La paradoja del planteamiento dramático del filme es que lo que genera esa tensión constante es que lo que está en juego es, sencillamente, el status quo del personaje de Fernández. Una figura, la de Enric Marco, construida a partir del contraste entre su apariencia bonachona, inofensiva, y una miríada de miradas esquivas, reacciones extrañas y, en general, toda la extraordinaria interpretación física que brinda su actor protagonista. En la cual resulta fundamental su proceso de transformación, que no se limita a los kilos de más o a la calvicie, sino a una forma determinada de moverse, y sobre todo de encogerse sobre sí mismo, que expresa los efectos de la presión a la que se ha sometido alguien que lleva toda la vida enredado en su propia telaraña de mentiras. De ahí que Fernández pueda interpretar a Marco en los 70 sin apenas alteración: le basta cambiar la actitud para aparentar ser más joven.
Lo extraordinario de Marco es que, a través de un acontecimiento que tuvo lugar hace casi dos décadas, Arregi y Garaño están, en realidad, hablando de nuestro presente de posverdad, influencers y fake news. Cuando publicó El impostor, Cercas decía que todos nosotros somos, en nuestra vida cotidiana, un poco mentirosos. Que a veces adornamos la realidad para que nos quieran, nos aprecien o nos admiren un poco más.
Pero es que, desde entonces, esa tendencia se ha multiplicado hasta el histerismo debido a la presión que ejercen las redes sociales para que, un poco como Enric Marco, proyectemos al mundo una imagen idealizada de nosotros mismos, carente de complejidades y de sombras. ¿Y qué nos diferencia de él, que realmente no tenía nada más que ganar que una existencia más colorida, menos grisácea, que la que le había tocado?
Los directores rodean a su personaje principal de superficies reflectantes que nos recuerdan constantemente su naturaleza de doppelgänger del auténtico Enric Marco, una figura que no conocemos y de la que jamás veremos rastro alguno.

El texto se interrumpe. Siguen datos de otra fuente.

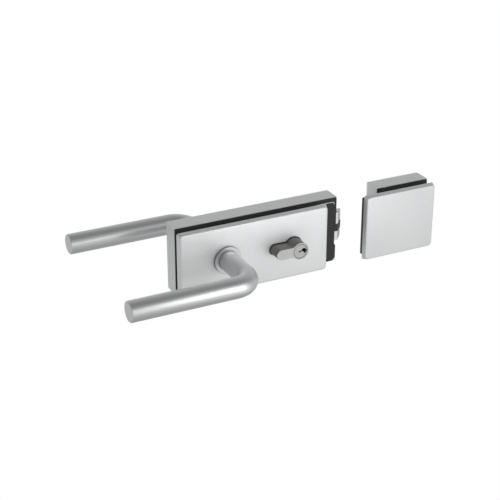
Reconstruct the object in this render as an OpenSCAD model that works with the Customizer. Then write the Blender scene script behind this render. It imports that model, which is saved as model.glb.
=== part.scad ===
// Glass to glass lever lockset: a lock half with two levers and a level profile cylinder, and a strike half.
// The origin is on the lever axis, in the plane of the glass pane's back face. X points from the lock to
// the strike, Y points away from the viewer, to the side of the deep cases, and Z points up.

/* [Glass] */
// Thickness of the glass pane that each half clamps
glass_t = 8; // [8:0.5:9]
// Thickness of the thin pad between the glass and the front plates
pad_t = 0.5; // [0.5:0.1:1]
// Thickness of the gasket between the glass and the deep cases
gasket_t = 2; // [2:0.5:3]

/* [Cases and covers] */
// Height of cases and covers
body_h = 67; // [67:1:70]
// Thickness of the front covers
cover_t = 5; // [5:0.5:6]
// Depth of the cases behind the gasket
case_d = 25; // [25:0.5:27]
// Radius on the back edges of the cases
case_round = 9; // [8:0.5:10]
// Wall thickness of the cases
case_wall = 3; // [2.5:0.5:3]
// Radius on the front edges of the covers
cover_round = 1.8; // [1:0.2:2]
// Radius of the covers' four corners
cover_corner = 5; // [4:0.5:7]
// Thickness of the covers' front wall
cover_face = 1.8; // [1.5:0.1:2]
// Thickness of the covers' side walls
cover_side = 2; // [1.8:0.1:2.5]

/* [Lock half] */
// Distance from the lever axis to the left end of the lock cover
cover_left = 48; // [46:1:52]
// Length of the lock cover
cover_l = 154; // [150:1:156]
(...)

Porque, como nos muestran durante el flashback a su época dentro de la CGT, Arregi y Garaño son conscientes de están intentando aproximarse a una persona que retorcía constantemente la verdad, adaptándose a su contexto y buscando la admiración de los que le rodeaban. Así que lo que llega a la pantalla (y de ahí lo espléndido de la interpretación de Fernández, que llena de matices su relación con el encuadre) no es más que un fantasma, la sombra de alguien en perpetua huida de sí mismo que ha acabado por borrarse por completo.
En el fondo, lo que proponen es prácticamente una inversión de lo que habían explicado antes en La trinchera infinita (2019). Allí Higinio (Antonio de la Torre) se convertía también en una especie de fantasma que acechaba el que había sido su hogar, pero, a diferencia de Marco, era porque su vida realmente estaba amenazada por el régimen franquista.
Lo que lleva a los directores vascos a profundizar en las contradicciones de la llamada memoria histórica: mientras los topos como Higinio eran borrados de la historia, los manipuladores como Marco, capaces de tergiversar sus discursos para adaptarlos a lo que la sociedad quería escuchar, campaban a sus anchas frente a las entidades públicas. La terrible pregunta que plantean Arregi y Garaño es ¿acaso hemos aprendido algo en todo este tiempo, o seguimos escuchando a los que, sencillamente, se adaptan a las ideas que el sistema demanda para asegurar su supervivencia?